The first signs of Germany’s austerity era
With industry weakening and spending rising, the government is starting to pass costs on to the public.
Dear Reader,
Here’s the big picture.
German companies are losing market share across the world as importers turn to cheaper Chinese products that appear to meet the same standards. After peaking in 2018, the value of German exports has been declining ever since. As profits fall, so too does the tax revenue the state can extract from them. At the same time, these same companies are pressing the federal government to reduce their tax burden so they can compete on price again.
That would be easier to grant if the state did not need the money so badly.
On one side, there is the return of great-power conflict. A revanchist Russia has forced Germany to dramatically increase defence spending in an effort to prevent the war in eastern Europe from spreading beyond Ukraine.

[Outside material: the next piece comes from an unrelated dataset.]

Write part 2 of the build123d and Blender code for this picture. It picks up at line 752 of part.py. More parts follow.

On the other, an ageing population is driving up the cost of pensions and healthcare, placing ever greater demands on the public purse.
This leaves the government with an unenviable set of options. Raise the burden on the private sector and risk accelerating the decline of German industry? Take on more debt and push the problem into the future, at potentially higher cost? Or cut welfare spending and risk alienating the elderly voters who form the last reliable base of Friedrich Merz’s CDU and his junior coalition partner, the Social Democrats?

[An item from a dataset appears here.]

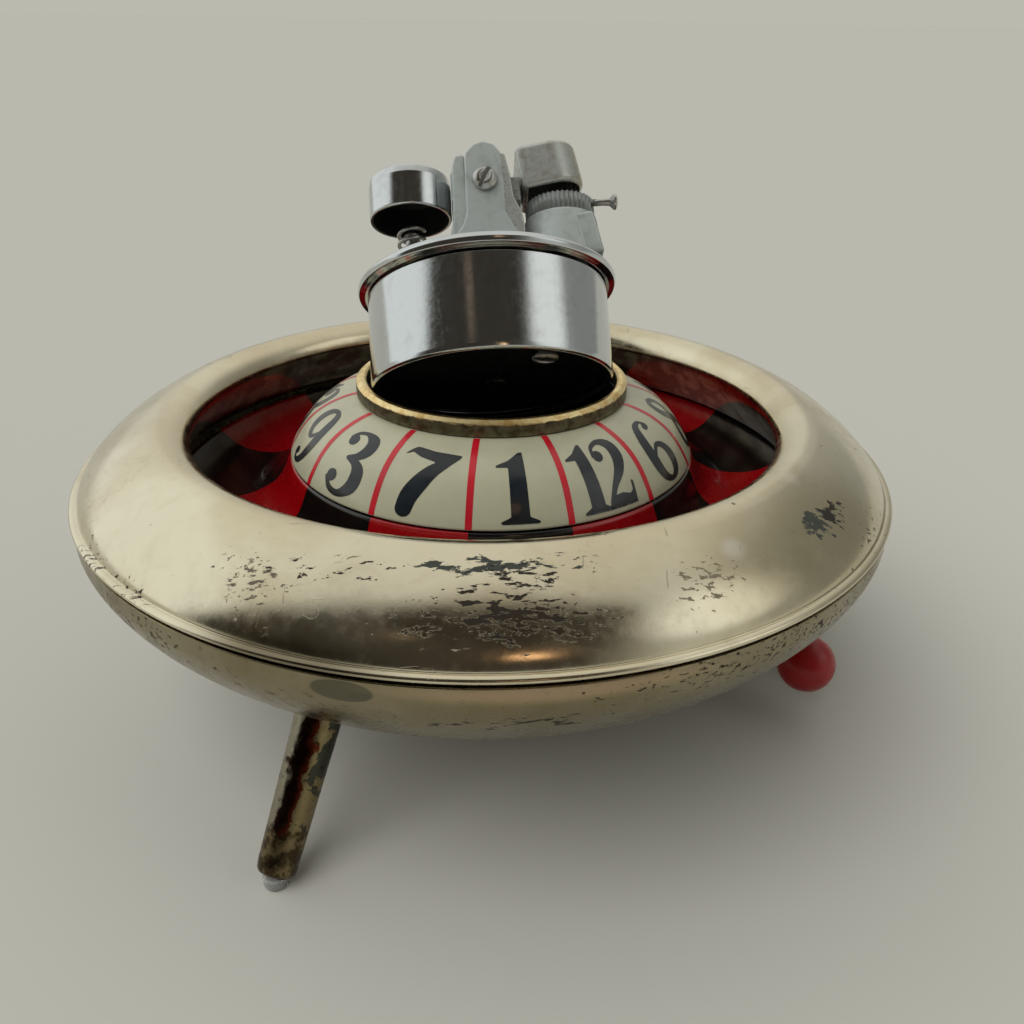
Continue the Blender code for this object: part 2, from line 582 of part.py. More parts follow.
def snuffer():
    """Arm, hooded cap and pad that close over the flame. The cap rises away from the pivot."""
    strap("snuffer_arm", 5.9, 4.9, -2.0, 2.6, 3.5, 28.3, 32.2, looks["tarnished"])
    hinge = (6.3, 0.0, 29.6)
    tilt = {"parent": insert_frame, "at": hinge, "turn": (0.0, SNUFFER_RISE, 0.0)}
    outer = [(0.1, -HOOD_R)] + arc(HOOD_R, -90.0, 90.0, 12, (HOOD_REACH, 0.0)) + [(0.1, HOOD_R)]
    hollow = HOOD_R - HOOD_WALL
    inner = [(0.8, -hollow)] + arc(hollow, -90.0, 90.0, 12, (HOOD_REACH, 0.0)) + [(0.8, hollow)]
    hood = plate("snuffer_cap", [outer], 0.0, HOOD_HEIGHT, looks["tarnished"], **tilt)
    cavity = HOOD_HEIGHT - HOOD_WALL
    combine(hood, plate("snuffer_hollow_cutter", [inner], -2.0, cavity, None, **tilt))
    rod("snuffer_pad", 3.6, 2.6, 4.6, looks["black_rubber"], parent=insert_frame,
        at=(hinge[0], 0.0, hinge[2]), turn=(0.0, SNUFFER_RISE, 0.0))
    pad = bpy.data.objects["snuffer_pad"]
    pad.location += Vector((4.4 * math.cos(SNUFFER_RISE), 0.0, -4.4 * math.sin(SNUFFER_RISE))) * MM


def flint_parts():
    place = {"parent": insert_frame, "at": (FLINT_X, 0, 0)}
    sleeve("flint_tube", 1.6, 2.4, 5.0, 26.2, looks["brass_plain"], **place)
    rod("flint", 1.25, 21.4, PIVOT_Z - FLINT_WHEEL_R - GAP, looks["steel_dark"], steps=12, **place)
    tube("flint_spring", helix(1.0, 5.3, 20.9, 6, (FLINT_X, 0.0), 6), 0.22, looks["steel"], sides=1,
         parent=insert_frame)


# ---------------------------------------------------------------- assembly

clear_scene()
pieces = new_collection("table_lighter")
cutters = new_collection("cutters")

looks = {
    "nickel_shell": finish("nickel_shell", (0.62, 0.56, 0.43), 1.0, 0.32),
    "leg_metal": finish("leg_metal", (0.30, 0.22, 0.13), 0.9, 0.45),
    "clear_plastic": finish("clear_plastic", (0.85, 0.86, 0.84), 0.0, 0.2, 0.6),
    "steel": finish("steel", (0.60, 0.60, 0.58), 1.0, 0.35),
    "steel_dark": finish("steel_dark", (0.12, 0.12, 0.11), 0.8, 0.5),
    "black_steel": finish("black_steel", (0.02, 0.02, 0.02), 0.6, 0.45),
    "brass": finish("brass", (0.78, 0.60, 0.30), 1.0, 0.25),
    "brass_plain": finish("brass_plain", (0.70, 0.52, 0.24), 1.0, 0.35),
    "cream_enamel": finish("cream_enamel", (0.62, 0.60, 0.44), 0.0, 0.35),
    "pocket_red": finish("pocket_red", (0.30, 0.01, 0.02), 0.0, 0.15),
    "red_plastic": finish("red_plastic", (0.45, 0.01, 0.01), 0.0, 0.3),
    "chrome": finish("chrome", (0.80, 0.82, 0.82), 1.0, 0.12),
    "die_cast": finish("die_cast", (0.55, 0.57, 0.56), 1.0, 0.38),
    "tarnished": finish("tarnished", (0.42, 0.35, 0.22), 1.0, 0.35),
    "cotton": finish("cotton", (0.75, 0.72, 0.64), 0.0, 0.95),
    "black_rubber": finish("black_rubber", (0.02, 0.02, 0.02), 0.0, 0.8),
}

insert_frame = bpy.data.objects.new("insert_frame", None)
cutters.objects.link(insert_frame)
insert_frame.hide_render = True
insert_frame.matrix_world = (Matrix.Translation(Vector(INSERT_AT) * MM)
                             @ Matrix.Rotation(-INSERT_TILT, 4, "X") @ Matrix.Rotation(INSERT_LEAN, 4, "Y"))

leg_frames = [leg_frame(number, angle) for number, angle in enumerate(LEG_ANGLES, 1)]
envelope = [(0, 60.0), (BAND_R + 5.0, 60.0), (BAND_R + 5.0, BAND_FOOT_Z)]
envelope += [(r + 0.2, z - GAP) for r, z in bowl_curve(0.0, 16)] + [(0, FLOOR_Z - GAP)]
bowl_envelope = turned("bowl_envelope", envelope, None, steps=44)

upper_shell()
lower_shell()
for index, (leg_angle, empty) in enumerate(zip(LEG_ANGLES, leg_frames), 1):
    leg(index, empty)
    leg_glide(index, leg_angle)
    leg_screw(index, empty)
socket()
number_dome()
pocket_tray()
wheel_works()
spin_lever()
tank()
top_flange()
mechanism_frame()
chimney()
pivot()
thumb_press()
snuffer()
flint_parts()
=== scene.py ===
from math import acos, cos, degrees, dist, exp, hypot, pi, radians, sin, tan

import bmesh
import bpy
from mathutils import Matrix, Vector, noise


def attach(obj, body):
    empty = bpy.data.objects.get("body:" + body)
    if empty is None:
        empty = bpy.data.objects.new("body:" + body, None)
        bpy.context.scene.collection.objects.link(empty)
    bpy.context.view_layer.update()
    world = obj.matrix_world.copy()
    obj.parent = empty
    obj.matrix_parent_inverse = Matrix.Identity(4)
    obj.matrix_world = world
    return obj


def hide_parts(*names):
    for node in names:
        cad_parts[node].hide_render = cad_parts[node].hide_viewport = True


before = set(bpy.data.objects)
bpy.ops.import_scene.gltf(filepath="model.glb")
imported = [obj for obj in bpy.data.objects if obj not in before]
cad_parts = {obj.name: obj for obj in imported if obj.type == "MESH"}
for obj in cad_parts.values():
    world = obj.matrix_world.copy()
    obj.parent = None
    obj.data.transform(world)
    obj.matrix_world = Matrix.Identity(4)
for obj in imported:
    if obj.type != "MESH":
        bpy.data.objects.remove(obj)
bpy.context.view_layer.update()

MM = 0.001
TAU = 2 * pi
FILLET_STEPS = 4


# ---- node helpers

class Nodes:
    """Short ways to build a node tree. The vector it starts from is kept as mm."""

    def __init__(self, tree):
        self.tree = tree
        self.mm = None

    def node(self, kind, inputs=None, **props):
        made = self.tree.nodes.new(kind)
        for key, value in props.items():
            setattr(made, key, value)
        for key, value in (inputs or {}).items():
            if isinstance(value, bpy.types.NodeSocket):
                self.tree.links.new(value, made.inputs[key])
            else:
                made.inputs[key].default_value = value
        return made

    def stretch(self, scale, turn=(0, 0, 0), shift=(0, 0, 0)):
        return self.node("ShaderNodeMapping", {"Vector": self.mm, "Scale": scale, "Rotation": turn,
            "Location": shift}).outputs[0]

    def noise(self, scale, detail=4, rough=0.55, warp=0, vector=None):
        return self.node("ShaderNodeTexNoise", {"Vector": vector or self.mm, "Scale": scale,
            "Detail": detail, "Roughness": rough, "Distortion": warp}).outputs[0]

    def cells(self, scale):
        return self.node("ShaderNodeTexVoronoi", {"Vector": self.mm, "Scale": scale}).outputs[0]

    def math(self, operation, a, b=0):
        return self.node("ShaderNodeMath", {0: a, 1: b}, operation=operation).outputs[0]

    def plus(self, a, b):
        return self.math("ADD", a, b)

    def less(self, a, b):
        return self.math("SUBTRACT", a, b)

    def times(self, a, b):
        return self.math("MULTIPLY", a, b)

    def most(self, a, b):
        return self.math("MAXIMUM", a, b)

    def span(self, value, low, high, to_low=0, to_high=1):
        """Smooth step from to_low at low to to_high at high."""
        inputs = {"Value": value, "From Min": low, "From Max": high, "To Min": to_low, "To Max": to_high}
        return self.node("ShaderNodeMapRange", inputs, clamp=True,
            interpolation_type="SMOOTHSTEP").outputs[0]

    def mix(self, factor, a, b):
        made = self.tree.nodes.new("ShaderNodeMix")
        made.data_type = "RGBA"
        for socket, value in ((made.inputs[0], factor), (made.inputs[6], a), (made.inputs[7], b)):
            if isinstance(value, bpy.types.NodeSocket):
                self.tree.links.new(value, socket)
            elif isinstance(value, tuple):
                socket.default_value = (*value[:3], 1)
            else:
                socket.default_value = value
        return made.outputs[2]

    def blend(self, factor, a, b):
        """Float mix: a where the factor is 0 and b where it is 1."""
        return self.node("ShaderNodeMix", {0: factor, 2: a, 3: b}).outputs[0]

    def axis(self, index):
        return self.node("ShaderNodeSeparateXYZ", {0: self.mm}).outputs[index]

    def radius(self):
        """Distance from the Z axis."""
        flat = self.node("ShaderNodeVectorMath", {0: self.mm, 1: (1, 1, 0)},
            operation="MULTIPLY").outputs[0]
        return self.node("ShaderNodeVectorMath", {0: flat}, operation="LENGTH").outputs[1]

    def spot(self, point, size, turn=0, soft=0.6):
        """1 inside an ellipse round a point, size along X and Y after a turn about Z."""
        moved = self.node("ShaderNodeVectorMath", {0: self.mm, 1: point}, operation="SUBTRACT").outputs[0]
        aimed = self.node("ShaderNodeVectorRotate", {"Vector": moved, "Angle": -turn},
            rotation_type="Z_AXIS")
        shaped = self.node("ShaderNodeVectorMath", {0: aimed.outputs[0], 1: tuple(1 / s for s in size)},
            operation="MULTIPLY")
        away = self.node("ShaderNodeVectorMath", {0: shaped.outputs[0]}, operation="LENGTH").outputs[1]
        return self.span(away, 1 - soft, 1, 1, 0)

    def bump(self, height, distance, strength=1, after=None):
        inputs = {"Height": height, "Distance": distance * MM, "Strength": strength}
        if after is not None:
            inputs["Normal"] = after
        return self.node("ShaderNodeBump", inputs).outputs[0]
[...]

This conundrum broke the last government — and it seems to be straining the current one to breaking point, too.
Earlier this month, when Merz convened his cabinet at a villa on the outskirts of Berlin to agree on measures to revive the economy, the talks reportedly ended in a shouting match. After hours of discussion failed to produce a breakthrough, Merz is said to have lashed out at his finance minister, Lars Klingbeil of the SPD.
The underlying conflict is familiar. The CDU wants to reduce costs for companies — including by loosening labour protections and cutting taxes — in the hope of restoring competitiveness. The SPD, meanwhile, is focused on preserving workers’ rights and the welfare state, and is more willing to countenance higher borrowing.

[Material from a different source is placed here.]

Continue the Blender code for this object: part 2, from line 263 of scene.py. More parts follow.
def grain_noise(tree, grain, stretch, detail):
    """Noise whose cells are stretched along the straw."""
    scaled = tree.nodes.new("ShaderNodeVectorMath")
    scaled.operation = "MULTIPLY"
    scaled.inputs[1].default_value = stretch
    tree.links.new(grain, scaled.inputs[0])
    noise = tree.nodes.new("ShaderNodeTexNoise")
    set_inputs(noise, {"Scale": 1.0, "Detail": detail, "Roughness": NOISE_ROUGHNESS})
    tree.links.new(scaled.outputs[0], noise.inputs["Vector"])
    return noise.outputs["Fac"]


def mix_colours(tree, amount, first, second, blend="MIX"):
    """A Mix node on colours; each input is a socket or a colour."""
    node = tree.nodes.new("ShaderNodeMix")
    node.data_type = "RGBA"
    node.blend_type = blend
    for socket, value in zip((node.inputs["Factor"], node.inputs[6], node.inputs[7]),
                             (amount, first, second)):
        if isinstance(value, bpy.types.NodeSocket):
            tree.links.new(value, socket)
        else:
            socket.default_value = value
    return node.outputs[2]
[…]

Merz had hoped to present the outlines of a major reform package this month — having already promised an “autumn of reforms” last year that never materialised. Instead, the failure to reach agreement has left him with far more limited measures, such as a temporary cut to fuel taxes to offset the impact of the blockade of the Strait of Hormuz.
The first obituaries for his government are already being written. Barely a year after taking office, lawmakers within the coalition are openly questioning whether it will last.
And yet, for all the political paralysis, the first signs of a reform agenda are beginning to appear. Under pressure, the government is starting — slowly — to shift costs.
First up is healthcare.
The cabinet agreed this morning to changes in how the system is financed that are expected to save €17 billion a year. Germany has the most expensive healthcare system in Europe, but far from the best, and reform has long been overdue. For now, however, the government is not attempting a full overhaul. Its more immediate goal is to stop costs from spiralling.
Without intervention, the gap between contributions and spending — driven by an ageing population and a shrinking base of contributors — was projected to reach €40 billion by the end of the decade.
Those costs would ultimately have fallen not only on workers, but also on employers, who cover half of their employees’ health insurance contributions — further eroding the competitiveness of German industry.
The reforms now on the table reflect the limits of what is politically feasible. Some services will be cut. More importantly, the burden will shift — away from employers and onto the individual.
Under the draft bill, statutory insurers will no longer be required to cover certain preventative screenings, such as those for skin cancer, nor will they reimburse homeopathic treatments. Both, health minister Nina Warken has argued, lack evidence of improving outcomes.
The more consequential changes, however, lie elsewhere: higher out-of-pocket payments for prescribed medicines; lower sick pay; restrictions on free co-insurance of non-working spouses; and increased contributions from higher earners. Warken has been careful to stress that the people who will bear the largest costs are those who either earn more or who choose not to participate in the job market.
At the same time, parts of the system that drive costs will be restrained. Payments to doctors and hospitals — long shaped by a byzantine, service-based compensation model — are to be capped. Physicians, who are largely self-employed, bill insurers for each treatment they provide, a system critics say incentivises volume over necessity. Medical associations have warned that cutting these payments will lead to worse service for patients.
Critics argue that the reforms place a disproportionate burden on those in the statutory system, while leaving private insurance — accessible mainly to higher earners, the self-employed, and the cloistered Beamtenschicht (teachers and state administrators) — comparatively untouched. Doctors treat privately insured patients preferentially, as they receive higher compensation for doing so.
The legislation, which still has to pass through the Bundestag, is based largely on recommendations from a commission that delivered its proposals only a month ago. Warken has pointed to the speed of implementation as proof that the current government is capable of delivering on its promise of reform.
This is also the first reform the broader public will notice, either in its pocket or in overcrowded waiting rooms. It will be the first test of whether the coalition can get the balance right in spreading the costs while minimising the damage to services. So far, the anger appears to have been confined mainly to doctors’ associations. The public might not be delighted to be paying more for healthcare, but there is little evidence yet that this has the potential to be Merz’s Heizungsgesetz.